Не принимая этого утверждения, Сорокин рисует заведомо неточную картину социального взаимодействия, генезиса и функционирования его институциональных форм. Мысль о том, что единственной причиной и основой консолидации людей являются духовные значения, не выдерживает серьезной критики.
Прежде всего игнорируется тот факт, что многие социальные группы, именуемые в социологии историческими общностями людей, складываются сугубо стихийным образом, без участия сознания, планирующего и программирующего этот процесс, как это происходит в случае с генезисом разнообразных организаций.

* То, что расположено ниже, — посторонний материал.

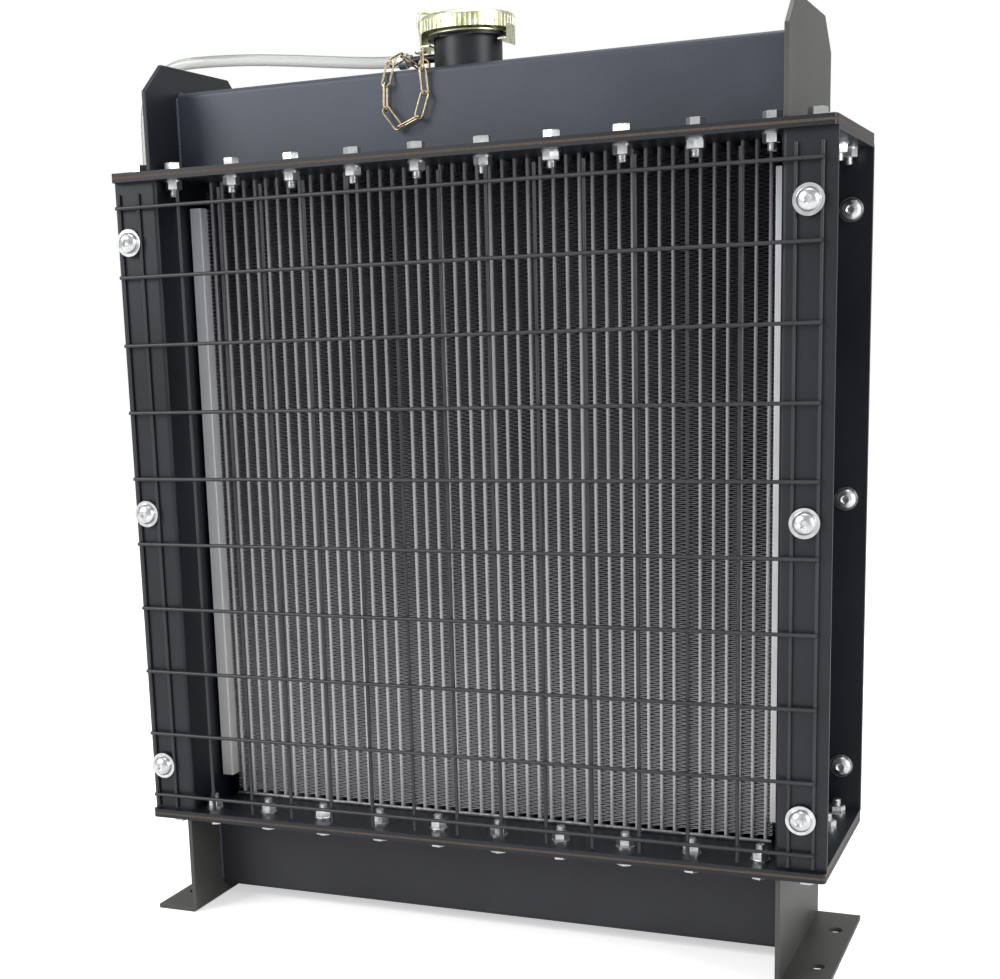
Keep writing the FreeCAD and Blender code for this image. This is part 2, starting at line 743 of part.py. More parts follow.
def filler_neck():
    """The neck, with two notches in its rim where the cap's hooks come off."""
    inner = neck_radius - neck_wall
    seat_z = tank_top_z + neck_seat_height
    profile = [(inner, neck_low_z), (neck_radius, neck_low_z), (neck_radius, neck_rim_z - neck_rim_sheet),
               (neck_rim_radius, neck_rim_z - neck_rim_sheet), (neck_rim_radius, neck_rim_z),
               (inner, neck_rim_z), (inner, seat_z), (neck_seat_radius, seat_z),
               (neck_seat_radius, seat_z - neck_wall), (inner, seat_z - neck_wall)]
    neck = revolve_profile(profile, neck_axis)
    notches = []
    for side in (-1, 1):
        near = mid_y + side * (neck_radius + cap_running_gap)
        far = mid_y + side * (neck_rim_radius + 1)
        notches.append(box(neck_x - rim_notch_half_width, neck_x + rim_notch_half_width,
                           min(near, far), max(near, far), neck_rim_z - neck_rim_sheet, neck_rim_z))
    nipple_hole = rod(neck_x - neck_radius, mid_y, nipple_z, nipple_radius, 2 * neck_wall, Vector(1, 0, 0))
    return neck.cut(notches + [nipple_hole])


nipple_z = tank_top_z + nipple_height
save("filler_neck", filler_neck())
nipple_start = neck_x - neck_radius + neck_wall
nipple_end = neck_x - neck_radius - nipple_length
save("overflow_nipple", ring(nipple_start, mid_y, nipple_z, nipple_radius, nipple_bore,
                             nipple_start - nipple_end, Vector(-1, 0, 0)))

# Cap: crowned shell with a milled skirt and two hooked tabs


def cap_shell():
    """The outer cap that is turned by hand."""
    top = cap_top_z
    low = cap_low_z
    dish = top - cap_dish_depth
    t = cap_sheet
    hole = rivet_radius + drain_stem_gap
    profile = [(hole, dish), (cap_dish_radius, dish), (cap_crown_radius, top), (cap_radius - 3 * t, top),
               (cap_radius - t, top - 0.6 * t), (cap_radius, top - 2 * t), (cap_radius, low),
               (cap_radius - t, low), (cap_radius - t, top - 2.2 * t), (cap_crown_radius + 0.6 * t, top - t),
               (cap_dish_radius + 0.6 * t, dish - t), (hole, dish - t)]
    shell = revolve_profile(profile, neck_axis)
    tabs = []
    tab_z = low - cap_tab_drop
    hook_z = neck_rim_z - neck_rim_sheet - cap_rise - seat_gap - t
    for side in (-1, 1):
        x_out = neck_x + side * cap_radius
        x_in = neck_x + side * (cap_radius - t)
        x_hook = neck_x + side * (cap_radius - cap_hook_reach)
        tabs.append(box(min(x_out, x_in), max(x_out, x_in), mid_y - cap_tab_half_width,
                        mid_y + cap_tab_half_width, tab_z, low + 2 * t))
        tabs.append(box(min(x_in, x_hook), max(x_in, x_hook), mid_y - cap_tab_half_width,
                        mid_y + cap_tab_half_width, hook_z, hook_z + t))
    rounder = rod(neck_x, mid_y, tab_z, cap_radius, cap_height + cap_tab_drop)
    tabs = [tab.common(rounder) for tab in tabs]
    grooves = []
    for k in range(cap_knurls):
        angle = 2 * math.pi * k / cap_knurls
        x = neck_x + (cap_radius + 0.55 * knurl_radius) * math.cos(angle)
        y = mid_y + (cap_radius + 0.55 * knurl_radius) * math.sin(angle)
        grooves.append(rod(x, y, low, knurl_radius, cap_height - 2.5 * t))
    return shell.cut(Part.makeCompound(grooves)).fuse(tabs).removeSplitter()


save("cap_shell", cap_shell())

bell_z = neck_rim_z + top_seal_thickness
dish_top = cap_top_z - cap_dish_depth
save("cap_top_seal", ring(neck_x, mid_y, neck_rim_z, bell_radius, neck_radius - neck_wall + 0.5,
                          top_seal_thickness))


def cap_bell():
    """The pressed cup inside the cap, which holds the spring."""
    tube_in = bell_tube_radius - bell_sheet
    profile = [(rivet_radius, bell_z), (tube_in, bell_z), (tube_in, neck_rim_z - bell_tube_drop),
               (bell_tube_radius, neck_rim_z - bell_tube_drop), (bell_tube_radius, bell_z),
               (bell_radius, bell_z), (bell_radius, bell_z + bell_sheet), (rivet_radius, bell_z + bell_sheet)]
    return revolve_profile(profile, neck_axis)


save("cap_bell", cap_bell())


def cap_rivet():
    """The rivet that the cap turns on, and that holds the bell under it."""
    head_z = dish_top + cap_running_gap
    shank = rod(neck_x, mid_y, bell_z - rivet_head_height, rivet_radius, head_z - bell_z + 2 * rivet_head_height)
    head = rod(neck_x, mid_y, head_z, rivet_head_radius, rivet_head_height)
    foot = rod(neck_x, mid_y, bell_z - rivet_head_height, rivet_head_radius, rivet_head_height)
    return shank.fuse([head, foot]).removeSplitter()


save("cap_rivet", cap_rivet())

# Pressure valve on its seat in the neck, and the vacuum valve in its middle

valve_seat_z = tank_top_z + neck_seat_height + seat_gap
plate_z = valve_seat_z + valve_seal_thickness
save("valve_seal", ring(neck_x, mid_y, valve_seat_z, valve_seal_radius, neck_seat_radius - 3, valve_seal_thickness))
save("pressure_valve", ring(neck_x, mid_y, plate_z, valve_plate_radius, valve_hole_radius, valve_plate_sheet))
vacuum_disc_z = plate_z - vacuum_disc_sheet
vacuum_top_z = plate_z + valve_plate_sheet + vacuum_stem_height
vacuum = rod(neck_x, mid_y, vacuum_disc_z, vacuum_disc_radius, vacuum_disc_sheet)
vacuum_stem = rod(neck_x, mid_y, vacuum_disc_z, vacuum_stem_radius, vacuum_top_z - vacuum_disc_z)
vacuum_cap = rod(neck_x, mid_y, vacuum_top_z - vacuum_disc_sheet, vacuum_cap_radius, vacuum_disc_sheet)
save("vacuum_valve", vacuum.fuse([vacuum_stem, vacuum_cap]).removeSplitter())


def coil_spring(radius, wire, low, high, turns):
    """A round wire coil that stands between two levels, bent in short tangent arcs."""
    steps = round(turns * coil_steps)
    rise = (high - low - wire) / steps
    points = []
    for k in range(steps + 1):
        angle = 2 * math.pi * k / coil_steps
        points.append(Vector(neck_x + radius * math.cos(angle), mid_y + radius * math.sin(angle),
                             low + wire / 2 + k * rise))
    return pipe_along(rounded_path(points, radius * coil_arc_share), wire / 2)


spring_low = plate_z + valve_plate_sheet
save("pressure_spring", coil_spring(spring_radius, spring_wire, spring_low, bell_z - seat_gap, spring_turns))
save("vacuum_spring", coil_spring(small_spring_radius, small_spring_wire, spring_low,
                                  vacuum_top_z - vacuum_disc_sheet, small_spring_turns))

# Wire arm from the rivet over the cap, down to an eye for the chain

arm_way = Vector(math.cos(math.radians(arm_angle)), math.sin(math.radians(arm_angle)), 0)


def arm_point(radius, z):
    """A point on the upright plane that the wire arm lies in."""
    return neck_axis + arm_way * radius + Vector(0, 0, z)


arm_over = cap_top_z + arm_clear
arm_out = cap_radius + arm_clear + arm_wire
arm_start_z = dish_top + cap_running_gap + rivet_head_height + arm_foot_sheet / 2
arm_eye_z = cap_low_z - cap_tab_drop - arm_eye_radius
arm_side = Vector(0, 0, 1).cross(arm_way)
arm_eye_middle = arm_point(arm_out, arm_eye_z) + arm_side * arm_eye_radius
arm_points = [arm_point(rivet_radius, arm_start_z), arm_point(cap_dish_radius * 0.55, arm_start_z),
              arm_point(cap_crown_radius * 0.9, arm_over), arm_point(arm_out, arm_over),
              arm_point(arm_out, arm_eye_z - arm_wire)]
arm = pipe_along(rounded_path(arm_points, 3.0), arm_wire)
arm_eye = Part.makeTorus(arm_eye_radius, arm_eye_wire, arm_eye_middle, Vector(0, 0, 1))
arm_foot = rod(neck_x, mid_y, arm_start_z - arm_foot_sheet / 2, rivet_head_radius, arm_foot_sheet)
save("chain_arm", arm.fuse([arm_eye, arm_foot]).removeSplitter())

# Chain: oblong links, every second one turned a quarter, over the edge of the tank and back.
# Each row gives the way a link runs and the way the flat of an unturned link faces.

chain_rows = [((0.20, -0.52, -0.83), (0.77, 0.64, 0.00)), ((0.08, 0.02, -0.99), (0.42, 0.90, 0.00)),
              ((-0.34, 0.00, -0.94), (0.00, 1.00, 0.00)), ((-0.93, 0.00, -0.36), (0.00, 1.00, 0.00)),
              ((-0.60, 0.00, 0.80), (0.00, 1.00, 0.00)), ((0.04, 0.00, 1.00), (0.00, 1.00, 0.00)),
              ((0.12, 0.36, 0.93), (0.00, 1.00, 0.00)), ((0.19, 0.92, 0.36), (0.00, 0.20, -1.00)),
              ((0.55, 0.64, -0.49), (0.00, 0.00, -1.00))]
link_pitch = chain_length - 4 * chain_wire - chain_play


def chain_link(start, stop, face, turned):
    """One oblong link round two places, its flat side turned or not."""
    way = (stop - start).normalize()
    middle = (start + stop) / 2
    wide = way.cross(face).normalize()
    across = wide if turned else way.cross(wide).normalize()
    half_straight = (chain_length - chain_width) / 2
    r = chain_width / 2 - chain_wire
    ends = [middle + way * half_straight, middle - way * half_straight]
    edges = [Part.LineSegment(ends[1] + across * r, ends[0] + across * r).toShape(),
             Part.Arc(ends[0] + across * r, ends[0] + way * r, ends[0] - across * r).toShape(),
             Part.LineSegment(ends[0] - across * r, ends[1] - across * r).toShape(),
             Part.Arc(ends[1] - across * r, ends[1] - way * r, ends[1] + across * r).toShape()]
    return pipe_along(Part.Wire(edges), chain_wire)


links = []
first_way = Vector(*chain_rows[0][0]).normalize()
link_start = arm_eye_middle + arm_side * arm_eye_radius - first_way * (arm_eye_wire + chain_play / 2)
for k, (way_values, face_values) in enumerate(chain_rows):
    link_way = Vector(*way_values).normalize()
    link_stop = link_start + link_way * link_pitch
    links.append(chain_link(link_start, link_stop, Vector(*face_values), k % 2 == 0))
    link_start = link_stop
save("cap_chain", links)

# Staple on the tank top that holds the far end of the chain, one leg through the last link

staple_leg_place = link_start - link_way * (staple_wire + chain_play / 2)
staple_x = staple_leg_place.x + staple_radius
staple_y = staple_leg_place.y
staple_points = [Vector(staple_x - staple_radius, staple_y, tank_top_z),
                 Vector(staple_x - staple_radius, staple_y, tank_top_z + staple_leg),
                 Vector(staple_x, staple_y, tank_top_z + staple_leg + staple_radius),
                 Vector(staple_x + staple_radius, staple_y, tank_top_z + staple_leg),
                 Vector(staple_x + staple_radius, staple_y, tank_top_z)]
staple_path = Part.Wire([Part.LineSegment(staple_points[0], staple_points[1]).toShape(),
                         Part.Arc(staple_points[1], staple_points[2], staple_points[3]).toShape(),
                         Part.LineSegment(staple_points[3], staple_points[4]).toShape()])
save("chain_staple", pipe_along(staple_path, staple_wire))

# Overflow hose: from the nipple over the left end plate, then hanging beside the frame

hose_over_z = top_tank_z + end_plate_height + hose_radius + 0.8
hose_drop_x = -half_flange - hose_radius - 0.8
hose_route = [(nipple_end - seat_gap, mid_y, nipple_z),
              (-84, mid_y - 0.2, nipple_z + 0.2),
              (-121, mid_y - 1.5, nipple_z + 4),
              (-166, mid_y - 4, nipple_z + 9.5),
              (-214, mid_y - 8, nipple_z + 14.5),
              (-256, mid_y - 12, hose_over_z + 0.6),
              (hose_drop_x + 33, mid_y - 14, hose_over_z + 0.3),
              (hose_drop_x + 12, mid_y - 15, hose_over_z - 12),
              (hose_drop_x, mid_y - 16, hose_over_z - 33),
              (hose_drop_x - 0.4, mid_y - 17, hose_over_z - 66),
              (hose_drop_x - 1.5, mid_y - 15, hose_over_z - 118),
              (hose_drop_x - 1.0, mid_y - 11, hose_over_z - 180),
              (hose_drop_x - 2.5, mid_y - 9, hose_over_z - 245),
              (hose_drop_x - 1.0, mid_y - 11, hose_over_z - 310),
              (hose_drop_x - 2.0, mid_y - 10, hose_over_z - 370)]


def hose_path(route):
    """Runs joined by arcs that are each as large as their two runs allow."""
    points = [Vector(*p) for p in route]
    edges = []
    start = points[0]
    radii = []
    for before, corner, after in zip(points, points[1:], points[2:]):
        back = before - corner
        ahead = after - corner
        reach = 0.45 * min(back.Length, ahead.Length)
        back.normalize()
        ahead.normalize()
        half_turn = (math.pi - back.getAngle(ahead)) / 2
        radius = reach / math.tan(half_turn)
        radii.append(round(radius, 1))
        first = corner + back * reach
        last = corner + ahead * reach
        inward = back + ahead
        inward.normalize()
        middle = corner + inward * (radius / math.cos(half_turn) - radius)
        edges.append(Part.LineSegment(start, first).toShape())
        edges.append(Part.Arc(first, middle, last).toShape())
        start = last
    edges.append(Part.LineSegment(start, points[-1]).toShape())
    print("hose arc radii", radii)
    return Part.Wire(edges)


hose_line = hose_path(hose_route)
hose = pipe_along(hose_line, hose_radius)
print("hose length", round(hose_line.Length, 1),
      "volume ratio", round(hose.Volume / (math.pi * hose_radius ** 2 * hose_line.Length), 4))
save("overflow_hose", hose)
save("hose_clip", ring(nipple_end - 4, mid_y, nipple_z, hose_radius + hose_clip_gap + hose_clip_sheet,
                       hose_radius + hose_clip_gap, hose_clip_width, Vector(-1, 0, 0)))
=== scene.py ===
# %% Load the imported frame
import math
import random

import bmesh
import bpy
from mathutils import Matrix, Vector, noise


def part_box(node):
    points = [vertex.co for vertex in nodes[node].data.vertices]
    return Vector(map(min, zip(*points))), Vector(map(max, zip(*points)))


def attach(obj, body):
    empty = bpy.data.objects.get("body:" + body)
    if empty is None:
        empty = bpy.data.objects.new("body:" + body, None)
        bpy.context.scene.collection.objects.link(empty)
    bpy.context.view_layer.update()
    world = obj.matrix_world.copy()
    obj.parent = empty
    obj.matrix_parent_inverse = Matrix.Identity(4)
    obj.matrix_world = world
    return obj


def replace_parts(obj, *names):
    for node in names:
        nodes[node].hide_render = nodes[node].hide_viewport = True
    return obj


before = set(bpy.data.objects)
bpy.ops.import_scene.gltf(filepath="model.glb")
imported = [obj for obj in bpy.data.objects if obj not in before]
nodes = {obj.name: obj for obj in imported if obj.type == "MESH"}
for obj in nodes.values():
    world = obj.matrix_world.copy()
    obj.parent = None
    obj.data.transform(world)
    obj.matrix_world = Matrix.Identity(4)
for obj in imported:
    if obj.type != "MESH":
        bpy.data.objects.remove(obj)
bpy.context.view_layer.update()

MM = 0.001
print("frame loaded:", len(nodes), "nodes")

# %% [markdown]
# The camera comes first. It was worked out from the bolt rows and the guard grid, so its place
# and its three axes are known. A camera looks along its own -Z, with Y up, so the axes
# below are turned into a matrix column by column. The object sits a little off the middle
# of the picture, and the lens shift takes care of that without turning the camera.

# %% Camera
camera_place = Vector((528.2, -1401.6, 545.6)) * MM
camera_right = Vector((0.91130, 0.41006, -0.03719))
camera_ahead = Vector((-0.40883, 0.89042, -0.20005)).normalized()
camera_right = (camera_right - camera_ahead * camera_right.dot(camera_ahead)).normalized()
camera_up = camera_right.cross(camera_ahead)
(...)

Характерно, что Питирим Сорокин частично учитывает это обстоятельство, связывая его с различием между реальными и "как бы организованными" группами, о котором уже говорилось выше. Рассматривая в качестве таких групп крепостных крестьян, с одной стороны, и помещиков, с другой, он признает, что "большинство членов каждой из этих групп, особенно крепостных, может не находиться в сколь-нибудь близком взаимодействии друг с другом, может не знать о существовании друг друга, может не иметь единого руководства. И все же, благодаря объективно навязанным условиям, все крепостные вынуждены думать и действовать как крепостные, страдать каждый от тех же условий, иметь тех же угнетающих господ и стремиться к освобождению от угнетения"72.
Но какова же причина, создающая ту объективную общность условий, которая соединяет не связанных целенаправленным взаимодействием людей? Ответ, предлагаемый Сорокиным, чрезвычайно прост: "Приняв закон, который предоставляет существенные привилегии одной части населения и навязывает серьезное лишение прав, к примеру, крепостное право, другой его части, мы создаем группы помещиков и крепостных"73. Ни разделение труда, ни распределение собственности, не говоря уж о вызывающих их причинах, не упоминаются Сорокиным, который верен своему принципу: by passing a low... groups are created.
В действительности отнюдь не идеи, ценности и нормы являются первопричиной организации людей, их дифференциации и стратификации в социальных коллективах. Особенно важно понимать, что это касается не только исторических общностей, но и реальных организаций, сознательно создаваемых людьми.
Очевидно, к примеру, что в отличие от классов, возникших вполне стихийно, существовавших тысячелетия до того, как их существование было зафиксировано сознанием, государство как утверждал Ф. Энгельс, "изобретается" людьми. Люди не могут лечь спать в обществе, в котором отсутствовал институт публичной власти, и проснуться в невесть откуда взявшейся системе государственного управления.